As part of his plea agreement, Lowry has agreed to forfeit and pay restitution of $350,000.

Lowry faces a maximum sentence of five years in prison for the conspiracy and 10 years in prison for bribery. U.S. District Judge Marvin J. Garbis has scheduled sentencing for Williams on January 8, 2016 at 10:00 a.m.

Former DPW employees Tamara Oliver Washington, age 55, and William Charles Nemec, Sr., age 55, both of Baltimore; and commercial haulers Mustafa Sharif, age 63, of Baltimore, and Adam Williams, Jr., age 52, of Randallstown, have pleaded guilty to their participation in the bribery scheme.

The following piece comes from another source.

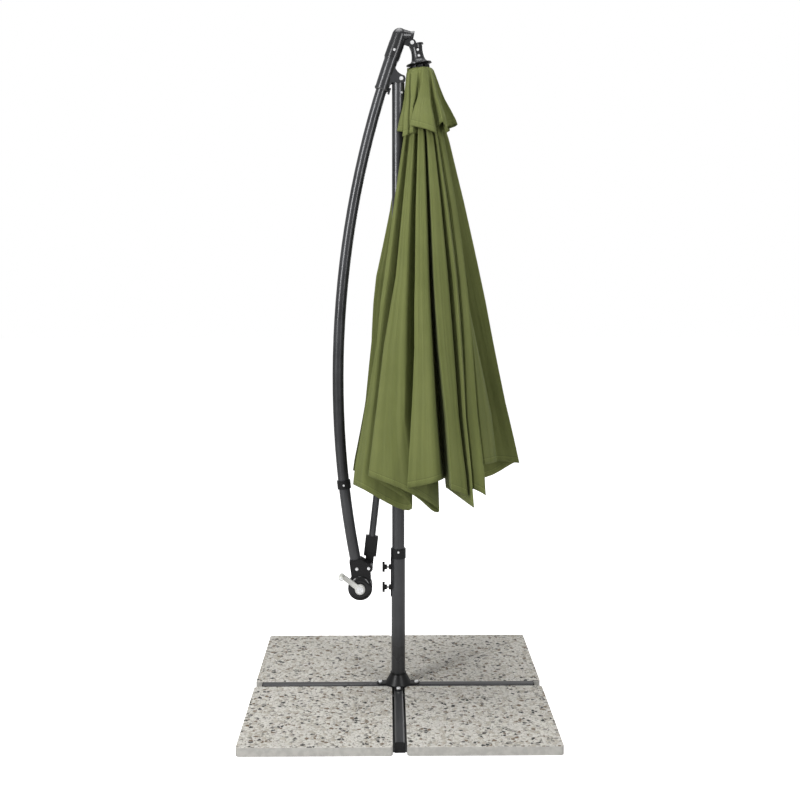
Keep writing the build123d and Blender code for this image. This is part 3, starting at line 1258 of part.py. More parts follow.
with BuildPart() as stretchers:
    for angle in RIB_ANGLES:
        head = rib_point(angle, STRETCHER_TOP_Z, (RIB_D + STRETCHER_D) / 2 + CLEAR)
        foot_x, foot_y = polar(RUNNER_R + 2 * CLEAR + STRETCHER_D / 2, angle)
        foot = Vector(axis_x(RUNNER_Z) + foot_x, foot_y, RUNNER_Z - 10)
        side = Vector(*polar(1, angle + 90), 0)
        with BuildSketch(Plane(origin=head, x_dir=side, z_dir=foot - head)):
            Rectangle(RIB_W, STRETCHER_D)
        extrude(amount=(foot - head).length)
stretchers.part.label = "stretchers"
export_step(stretchers.part, "parts/stretchers.step")

with BuildPart() as runner:
    with BuildSketch(Plane(origin=(axis_x(RUNNER_Z), 0, RUNNER_Z - 12))):
        Circle(RUNNER_R)
    extrude(amount=24)
    with BuildSketch(Plane(origin=(axis_x(RUNNER_Z), 0, RUNNER_Z - 34))):
        Circle(17)
    extrude(amount=70)
    with BuildSketch(Plane(origin=(axis_x(RUNNER_Z), 0, RUNNER_Z - 2))):
        Circle(CABLE_R + 2.5)
    extrude(amount=42, mode=Mode.SUBTRACT)
runner.part.label = "runner"
export_step(runner.part, "parts/runner.step")

with BuildPart() as lift_cable_hub:
    leave = Vector(ELBOW_PIN[0], 0, ELBOW_PIN[1]) + PULLEY_PITCH * CROWN_OUT
    turn = CROWN_ORIGIN - (CROWN_FOOT - 6) * CROWN_UP
    with BuildLine(Plane.XZ):
        FilletPolyline((leave.X, leave.Z), (turn.X, turn.Z), (axis_x(RUNNER_Z), RUNNER_Z), radius=300)
    with BuildSketch(Plane(origin=leave, z_dir=-CROWN_UP)):
        Circle(CABLE_R)
    sweep()
lift_cable_hub.part.label = "lift_cable_hub"
export_step(lift_cable_hub.part, "parts/lift_cable_hub.step")
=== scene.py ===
"""Looks of a closed cantilever umbrella on a slab-weighted cross foot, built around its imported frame."""

import json
import logging
import math
from dataclasses import dataclass, field
from enum import Enum
from typing import Any, Sequence

import bpy
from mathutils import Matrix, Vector

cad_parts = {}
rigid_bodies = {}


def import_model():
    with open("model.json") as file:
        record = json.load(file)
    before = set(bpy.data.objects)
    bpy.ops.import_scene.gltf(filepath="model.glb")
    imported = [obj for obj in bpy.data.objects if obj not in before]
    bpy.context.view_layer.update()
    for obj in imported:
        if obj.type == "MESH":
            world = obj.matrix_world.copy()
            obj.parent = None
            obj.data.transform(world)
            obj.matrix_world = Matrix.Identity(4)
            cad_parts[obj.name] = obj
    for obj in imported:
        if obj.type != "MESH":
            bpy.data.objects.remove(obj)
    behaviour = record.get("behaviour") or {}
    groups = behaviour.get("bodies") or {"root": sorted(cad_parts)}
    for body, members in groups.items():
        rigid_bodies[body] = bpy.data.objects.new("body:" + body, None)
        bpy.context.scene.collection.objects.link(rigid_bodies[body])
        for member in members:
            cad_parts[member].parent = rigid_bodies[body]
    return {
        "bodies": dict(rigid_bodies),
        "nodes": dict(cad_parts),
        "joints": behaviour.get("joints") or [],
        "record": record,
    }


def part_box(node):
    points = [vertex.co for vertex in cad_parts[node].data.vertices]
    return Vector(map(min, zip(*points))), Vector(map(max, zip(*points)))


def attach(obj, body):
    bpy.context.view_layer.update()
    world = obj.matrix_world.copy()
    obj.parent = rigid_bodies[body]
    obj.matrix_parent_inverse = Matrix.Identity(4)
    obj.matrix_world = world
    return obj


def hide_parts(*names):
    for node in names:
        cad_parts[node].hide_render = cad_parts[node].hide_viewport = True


LOG = logging.getLogger("umbrella")
MM = 0.001
CLOTH_MAP = "cloth"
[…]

Nemec and another DPW employee, Michael Theodore Bennett, age 46, also of Baltimore, have pleaded guilty to a related “junking” scheme. Washington is scheduled to be sentenced on October 20, 2015, Williams on October 21, 2015, Sharif on November 6, 2015, Nemec on November 17, 2015, and Bennett on December 21, 2015.  Washington and Nemec have each agreed to the entry of an order to pay $6 million in restitution.  Sharif has agreed to forfeit and pay restitution of $500,000 and Williams has agreed to forfeit and pay restitution of $900,000. As part of his plea agreement, Bennett agreed to the entry of an order to pay restitution of $526,273.

United States Attorney Rod J. Rosenstein praised the FBI, IRS-CI, Baltimore Office of Inspector General, and Maryland State Police for their work in the investigation.  Mr. Rosenstein thanked Assistant United States Attorney Martin J. Clarke, who is prosecuting the case.